When sales teams lose trust in lead quality, they respond rationally: they slow follow-up, they do more independent qualification before investing in a lead, and they become skeptical of any new lead generation initiative regardless of its actual quality.

Rebuilding that trust, once it's been eroded by sustained exposure to low-quality guaranteed lead programs, takes time and consistent evidence that is difficult to produce when the underlying lead generation model hasn't changed.

What Qualified Leads Actually Are

The term qualified lead means different things to different organizations and different agencies, which is itself a source of confusion that benefits agencies and costs clients. In the context of evaluating a lead generation company's program, qualified leads should be understood as contacts that have been verified against a multi-dimensional set of criteria that predict their likelihood to advance through your specific sales process.

A genuinely qualified lead in B2B lead generation satisfies criteria across several dimensions simultaneously.

ICP fit at the operational level, not just the firmographic level.

Not just the right industry and company size, but the right operational profile: the technology environment, the production or service context, the organizational stage, and the strategic situation that makes your solution relevant.

A company that fits your demographic ICP but doesn't have the operational conditions that make your solution necessary is not a qualified lead regardless of how good the contact's job title looks.

Stakeholder authority appropriate to your deal type.

The contact has either direct decision authority over the purchase relevant to your solution or confirmed influence over the decision-makers who do. Title alone is an unreliable proxy for authority.

In some organizations, a director has more purchasing authority than a VP. In others, a VP title is a middle management designation without budget authority.

Qualification that relies entirely on title rather than verified role context produces a consistent over-representation of contacts who participate in decisions without driving them.

Problem recognition at a level that makes a sales conversation productive.

The contact has either demonstrated awareness of the problem your solution addresses through their content engagement, their conversation responses, or their organizational context, or they are in a situation where that awareness is highly probable based on identifiable operational conditions.

Leads without problem recognition require education before a sales conversation is possible, which extends the sales cycle and reduces the conversion rate of every subsequent stage.

Buying intent signals that indicate an active evaluation or emerging priority.

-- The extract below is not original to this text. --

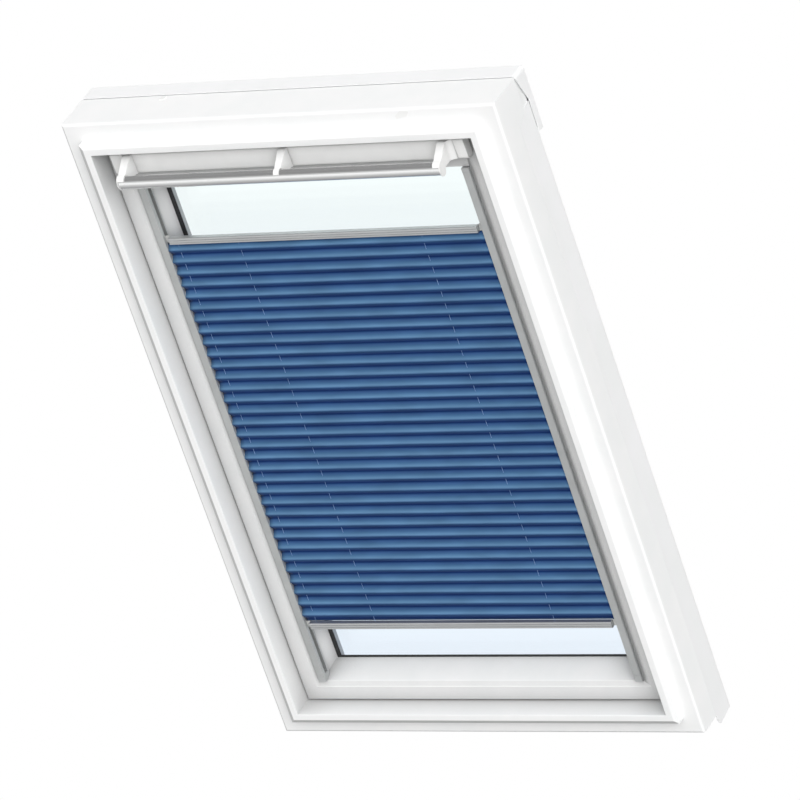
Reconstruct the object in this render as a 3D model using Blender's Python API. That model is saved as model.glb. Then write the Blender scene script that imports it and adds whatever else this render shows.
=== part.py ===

Third-party intent data, content engagement patterns, trigger events like leadership changes or operational expansion, or direct qualification conversation responses that confirm the problem is a current priority rather than a theoretical one.

Buying intent is what separates a lead who is interesting from a lead who is timely.

Timing alignment with your sales process and the buyer's decision cycle.

Some buyers fit the ICP perfectly and have genuine problem recognition but are not in a position to act for 6 to 9 months due to budget cycle timing, competing priorities, or organizational constraints.

A genuinely qualified lead program accounts for timing as a qualification dimension rather than treating every ICP-fit contact as equally ready for immediate sales engagement.

What Agencies Don't Tell You Before You Sign

The information asymmetry between lead generation agencies and their clients is most consequential in the pre-sale phase, when decisions are being made and commercial terms are being set. Here is what agencies with a commercial interest in closing the contract are unlikely to surface proactively.

The definition of a lead in their program is almost certainly narrower than your definition.

Ask specifically: what criteria must a contact meet to be counted as a delivered lead? What data fields are verified before delivery? What is the source of the contact data and how recently was it validated? The answers to these questions define what you are actually buying, and they are often meaningfully different from what the word "lead" implies in a B2B sales context.

The guaranteed volume is their target, not your pipeline output.

An agency committing to 150 leads per month is committing to delivering 150 records. They are not committing to 150 contacts who will respond to your outreach, 150 contacts who have buying intent, or any specific number of qualified pipeline opportunities. The guarantee is about their operational execution, not about your commercial outcomes.

Their success metrics and your success metrics are not the same thing.

An agency measuring success by leads delivered, cost per lead, and delivery rate against commitment can declare a program successful while your sales team is generating no pipeline from the output. Reputable lead generation companies measure their own success by the metrics that determine your commercial outcomes: lead-to-meeting rate, meeting-to-opportunity rate, pipeline contribution, and in the most accountable programs, closed revenue influence.

The replacement guarantee doesn't solve the quality problem.

Many guaranteed lead programs include a replacement provision: if a delivered lead fails basic verification criteria, it will be replaced. This sounds like quality protection but is not. Replacing a bad lead with another lead from the same low-quality program produces a different bad lead. The replacement mechanism addresses individual data failures without addressing the structural quality problem that produced them.

Volume commitments create incentives that work against your interests.

When an agency has committed to a specific volume, the structural incentive is to optimize their operational processes for volume delivery rather than quality selection. This is not malicious. It is rational behavior given the commercial structure of the agreement. The programs that protect your interests are the ones where the agency's commercial success is tied to your pipeline outcomes, not to their delivery volume.

Bottom Line

The guaranteed leads vs qualified leads distinction is ultimately a question about what a lead generation company is accountable for. Guaranteed lead programs create accountability for volume. Qualified lead programs create accountability for quality. And in B2B lead generation, where the purpose of the investment is to generate pipeline that converts to revenue, quality is the only accountability that matters.

The agencies that don't tell you this upfront have a commercial interest in not telling you. Volume programs are easier to sell, easier to deliver, and easier to defend contractually when results are questioned. Quality programs require more sophistication to design, more transparency about performance, and more genuine partnership to optimize over time. They are also the programs that produce the pipeline that actually funds your business.

The framework in this blog gives you the tools to evaluate any B2B lead generation company against the criteria that determine whether they will produce qualified pipeline or produce the kind of guaranteed leads that guarantee everything except results. Use it before you sign. Because the best time to understand what an agency is actually selling is before the contract is executed, not six months after the leads have been delivered and the pipeline hasn't materialized.